The second half of the album delves into the ways in which the sound of jazz has been distilled within and influenced by Brazilian traditions, and vice versa. "Caminho de Casa (On the Way Home)" is a beguiling piece performed by Brazilian pianist and composer Nelson Ayres whose music acts as a gateway between the two proud traditions explored on this release. Santos, who first introduced this composition to Katchie, is featured prominently on the piece, while also taking on core comping responsibilities in the absence of Flemming. The more pared down trio setting provides a more tender landscape for Katchie's supple tone to live within; Santos intertwining harmonically with Katchie's masterful melodic invention while Augustinis provides clave along with sensitive reactions and responses to the other two players. Rainy Afternoon concludes with a trio rendition of "Groovy Samba", a spirited composition from Cannonball Adderley's 1962 album "Cannonball's Bossa Nova" which featured the sax titan alongside the Bossa Rio Sextet of Brazil with Sergio Mendes on piano. Here, Katchie channels some of Cannonball's soulful, bluesy alto sax appeal alongside the deeply grooving rhythm section of Santos and Augustinis. "One the one hand, it's a bluesy little jazz tune, " Katchie says. "But of course, it's also something else, something very Brazilian in its heart."

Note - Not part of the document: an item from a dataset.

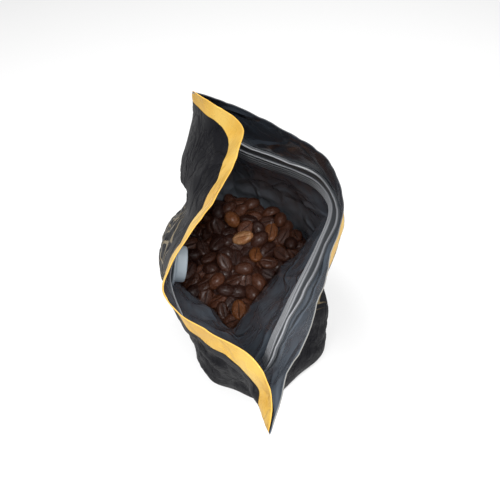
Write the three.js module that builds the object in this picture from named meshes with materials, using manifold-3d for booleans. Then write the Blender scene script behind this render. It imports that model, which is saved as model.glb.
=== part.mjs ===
// An open stand-up coffee bag of black film, about half full of roasted beans.
// Millimetres, +Z up, the bag stands on the floor at z = 0.
// Its mouth gapes as a long diamond: the two panels meet in the near and the far tip,
// and each panel is bent at its middle, to the right and to the left.

import * as THREE from 'three';
import { mergeVertices } from 'three/addons/utils/BufferGeometryUtils.js';
import Module from 'manifold-3d';

const bagHeight = 240;
const wall = 0.8; // stands in for film of about 0.15 mm
const gap = 0.35; // between the film and what lies on it
const columns = 64; // steps round the bag
const sideSteps = 48; // points kept for each side of a ring
const seamGap = 0.4; // left where two pieces of film meet
const seamReach = 2; // how far a cut runs past the film
const seamDepth = 1.7; // how far it runs in
const seamPlaces = [0.12, 1.75]; // the front panel wraps both tips and ends just past them
const bottomHeight = 8; // the bottom's turned-up edge

const beanLevel = 121;
const beanLength = 11.5;
const beanWidth = 8.2;
const beanDepth = 6;
const beanCount = 84;

const zipHeight = 9;
const zipBacking = 0.7;
const zipRidge = 1.1;
const zipGap = 0.8;
const zipSteps = 36;

const valveRadius = 9;
const valveFlange = 1.2;
const valveBodyRadius = 6.5;
const valveDepth = 4.6;

// Each ring lists the outline of the bag at one height, side by side. A side starts at its
// own corner: near runs to the right corner, right to the far one, far to the left one.
const rings = [
  {
    z: 0,
    near: [[19, -59], [45, -41]], right: [[65, -21], [49, 14]],
    far: [[19, 38], [-12, 16]], left: [[-31, -23], [-24, -43], [-5, -51]],
  },
  {
    z: 5,
    near: [[19, -62], [47, -42]], right: [[69, -21], [52, 15]],
    far: [[20, 42], [-12, 20]], left: [[-34, -24], [-26, -46], [-6, -54]],
  },
  {
    z: 60,
    near: [[8, -55], [38, -30]], right: [[63, -5], [46, 27]],
    far: [[12, 50], [-22, 36]], left: [[-42, -4], [-31, -36], [-13, -49]],
  },
  {
    z: 125,
    near: [[-4, -41], [19, -12]], right: [[44, 17], [30, 38]],
    far: [[-4, 54], [-36, 40]], left: [[-48, 8], [-34, -18], [-18, -31]],
  },
  {
    z: 170,
    near: [[5, -70], [18, -53], [31, -34]], right: [[46, 4], [31, 23], [13, 33]],
    far: [[-6, 45], [-25, 46], [-32, 28], [-27, 16], [-35, -1]],
    left: [[-38, -20], [-29, -47], [-12, -64]],
  },
  {
    z: 205,
    near: [[9, -86], [17, -72], [25, -55], [35, -35]],
    right: [[42, -15], [37, -3], [27, 4], [16, 9], [1, 17]],
    far: [[-19, 35], [-25, 14], [-22, 0], [-20, -18]], left: [[-27, -48], [-19, -68], [-7, -77]],
  },
  {
    z: bagHeight,
    near: [[11, -109], [17, -97], [24, -80], [31, -60]],
    right: [[37, -39], [36, -27], [31, -17], [23, -10], [4, 4]],
    far: [[-17, 15], [-7, 6], [3, -5], [3, -13], [-4, -35]],
    left: [[-19, -71], [-12, -81], [2, -89]],
  },
];
const beanRing = 3;
const zipRing = 5;

const sides = ['near', 'right', 'far', 'left'];

const film = new THREE.MeshStandardMaterial({ color: 0x191a1d, roughness: 0.42, metalness: 0.1 });
const zipPlastic = new THREE.MeshStandardMaterial({ color: 0xa9abb0, roughness: 0.4 });
const valvePlastic = new THREE.MeshStandardMaterial({ color: 0xa6b5c0, roughness: 0.45 });
const roastedBean = new THREE.MeshStandardMaterial({ color: 0x3c2318, roughness: 0.5 });

// One number from 0 to 1 after another, the same on every run.
function seededRandom(seed) {
  let state = seed;
  return () => {
    state = (state * 1664525 + 1013904223) % 4294967296;
    return state / 4294967296;
  };
}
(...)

On Rainy Afternoon, we hear a rumination on the long relationship between the jazz and Brazilian music idioms; an interest that has followed Dr. Katchie Cartwright throughout her extensive discography as a musician, her ethnomusicology endeavors and also her successful radio show "Caminhos do Jazz" which airs Saturday mornings on KRTU 91.7 FM in San Antonio. Every note and phrase emanating from Katchie's flute espouses the love, respect and deep knowledge that the artist has for the musical intersection that this release wholeheartedly explores. As Wall Street Journal Writer Larry Blumenfeld indicates in the album's liner notes, "The seeds of Brazilian music were planted early in Katchie Cartwright's life. These sounds—the freedom they imply and enable, the complex feelings they reveal and stir—now flower into a fertile home for her own creativity."